## WHAT IS NEEDED
Locate every line in the records below that holds the word "from" and return each one.

## TASK MATERIAL

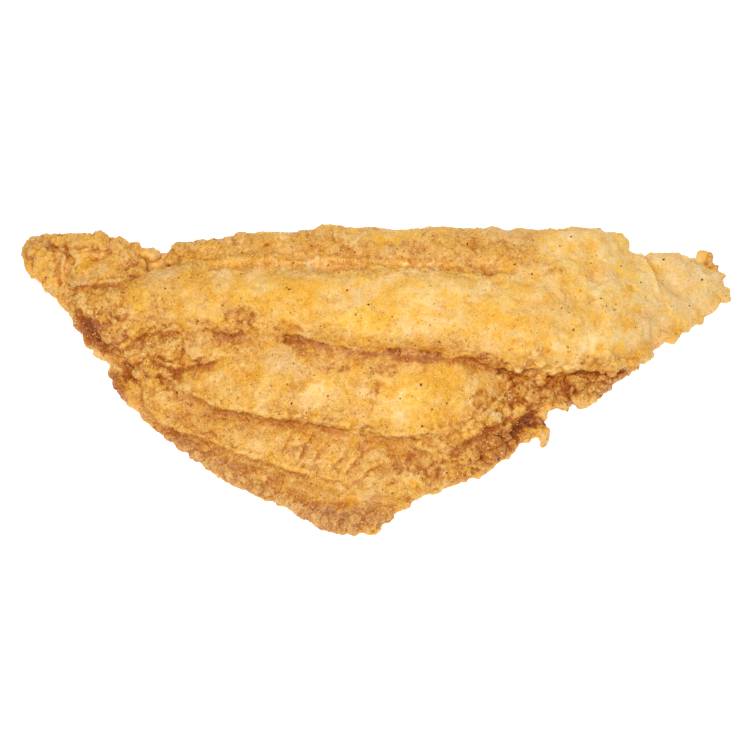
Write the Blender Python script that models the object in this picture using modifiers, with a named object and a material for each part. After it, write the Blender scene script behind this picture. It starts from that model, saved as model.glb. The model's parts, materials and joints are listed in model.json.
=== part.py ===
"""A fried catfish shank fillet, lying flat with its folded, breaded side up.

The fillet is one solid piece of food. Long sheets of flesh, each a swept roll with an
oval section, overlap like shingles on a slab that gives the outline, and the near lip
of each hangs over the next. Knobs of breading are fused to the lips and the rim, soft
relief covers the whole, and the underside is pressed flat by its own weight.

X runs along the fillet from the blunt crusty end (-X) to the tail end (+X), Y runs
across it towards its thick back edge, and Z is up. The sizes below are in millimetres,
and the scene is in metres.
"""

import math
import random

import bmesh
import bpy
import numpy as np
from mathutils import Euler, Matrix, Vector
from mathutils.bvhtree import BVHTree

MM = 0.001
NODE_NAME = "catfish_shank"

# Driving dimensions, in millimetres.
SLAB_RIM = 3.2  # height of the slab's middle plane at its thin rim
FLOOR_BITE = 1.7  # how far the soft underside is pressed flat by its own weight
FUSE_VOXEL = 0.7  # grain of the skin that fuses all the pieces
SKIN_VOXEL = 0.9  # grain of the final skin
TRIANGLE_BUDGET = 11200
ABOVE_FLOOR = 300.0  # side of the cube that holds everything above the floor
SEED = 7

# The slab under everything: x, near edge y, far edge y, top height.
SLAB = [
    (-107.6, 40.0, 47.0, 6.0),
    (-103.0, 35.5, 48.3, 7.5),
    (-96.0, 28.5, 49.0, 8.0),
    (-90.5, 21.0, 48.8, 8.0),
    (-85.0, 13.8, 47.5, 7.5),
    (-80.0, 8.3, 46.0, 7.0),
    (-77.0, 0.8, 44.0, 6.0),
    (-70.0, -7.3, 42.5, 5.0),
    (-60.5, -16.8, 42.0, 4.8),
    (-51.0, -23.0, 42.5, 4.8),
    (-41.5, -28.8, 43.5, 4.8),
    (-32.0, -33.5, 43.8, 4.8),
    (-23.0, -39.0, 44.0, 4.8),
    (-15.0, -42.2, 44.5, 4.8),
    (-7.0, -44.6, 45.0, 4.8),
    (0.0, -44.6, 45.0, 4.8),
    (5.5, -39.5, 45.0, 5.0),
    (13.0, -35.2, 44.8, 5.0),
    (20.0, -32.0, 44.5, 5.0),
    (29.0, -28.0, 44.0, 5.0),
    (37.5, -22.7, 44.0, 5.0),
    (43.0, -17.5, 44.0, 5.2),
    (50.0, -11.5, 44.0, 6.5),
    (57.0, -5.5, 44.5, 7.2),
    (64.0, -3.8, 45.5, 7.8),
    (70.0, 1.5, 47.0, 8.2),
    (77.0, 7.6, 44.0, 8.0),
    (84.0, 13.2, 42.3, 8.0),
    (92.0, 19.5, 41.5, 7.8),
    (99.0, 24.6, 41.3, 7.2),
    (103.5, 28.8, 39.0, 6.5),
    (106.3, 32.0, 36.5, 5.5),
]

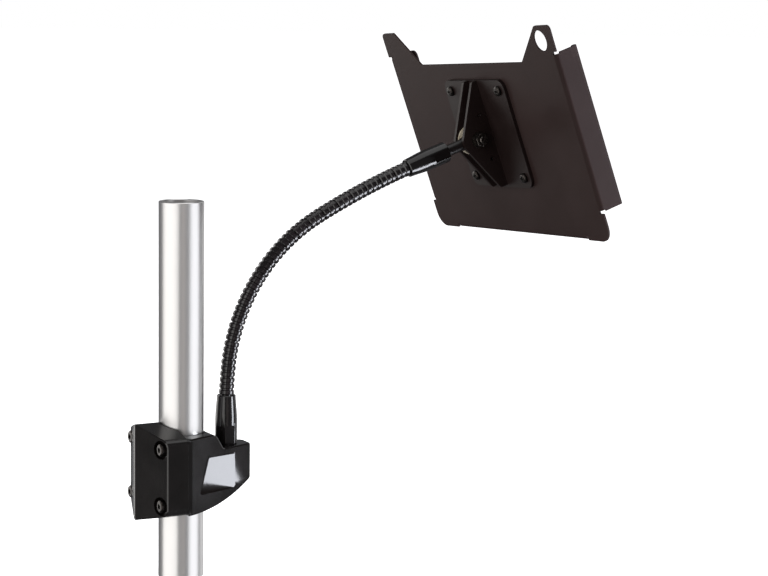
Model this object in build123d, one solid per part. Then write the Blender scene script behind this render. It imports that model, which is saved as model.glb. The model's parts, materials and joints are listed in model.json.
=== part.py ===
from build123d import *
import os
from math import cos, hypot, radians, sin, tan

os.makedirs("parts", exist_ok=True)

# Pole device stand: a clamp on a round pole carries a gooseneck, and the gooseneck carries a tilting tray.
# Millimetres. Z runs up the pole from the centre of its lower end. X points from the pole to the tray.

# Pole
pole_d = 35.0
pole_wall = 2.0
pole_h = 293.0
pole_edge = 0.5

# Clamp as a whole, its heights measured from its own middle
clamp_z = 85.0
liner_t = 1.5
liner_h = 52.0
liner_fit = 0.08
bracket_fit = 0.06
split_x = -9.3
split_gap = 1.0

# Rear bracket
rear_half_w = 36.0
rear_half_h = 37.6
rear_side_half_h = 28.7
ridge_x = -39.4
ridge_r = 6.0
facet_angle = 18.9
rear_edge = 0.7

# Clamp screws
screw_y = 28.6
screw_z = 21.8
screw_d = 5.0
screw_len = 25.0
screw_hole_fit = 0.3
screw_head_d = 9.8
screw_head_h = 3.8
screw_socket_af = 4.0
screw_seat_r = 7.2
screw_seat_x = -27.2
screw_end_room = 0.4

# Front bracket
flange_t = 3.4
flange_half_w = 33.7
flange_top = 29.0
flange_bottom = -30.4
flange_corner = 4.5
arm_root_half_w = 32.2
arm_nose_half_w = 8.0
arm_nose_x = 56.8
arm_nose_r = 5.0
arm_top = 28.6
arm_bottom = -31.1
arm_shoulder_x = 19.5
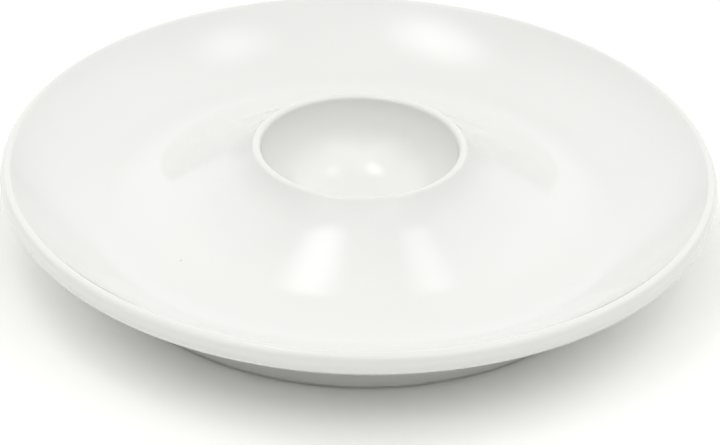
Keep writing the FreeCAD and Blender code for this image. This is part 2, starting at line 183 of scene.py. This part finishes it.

## THE OUTPUT
Write the Blender Python script that models the object in this picture using modifiers, with a named object and a material for each part. After it, write the Blender scene script behind this picture. It starts from that model, saved as model.glb. The model's parts, materials and joints are listed in model.json.
X runs along the fillet from the blunt crusty end (-X) to the tail end (+X), Y runs
from mathutils import Euler, Matrix, Vector
from mathutils.bvhtree import BVHTree
from build123d import *
from math import cos, hypot, radians, sin, tan
# Millimetres. Z runs up the pole from the centre of its lower end. X points from the pole to the tray.
# Clamp as a whole, its heights measured from its own middle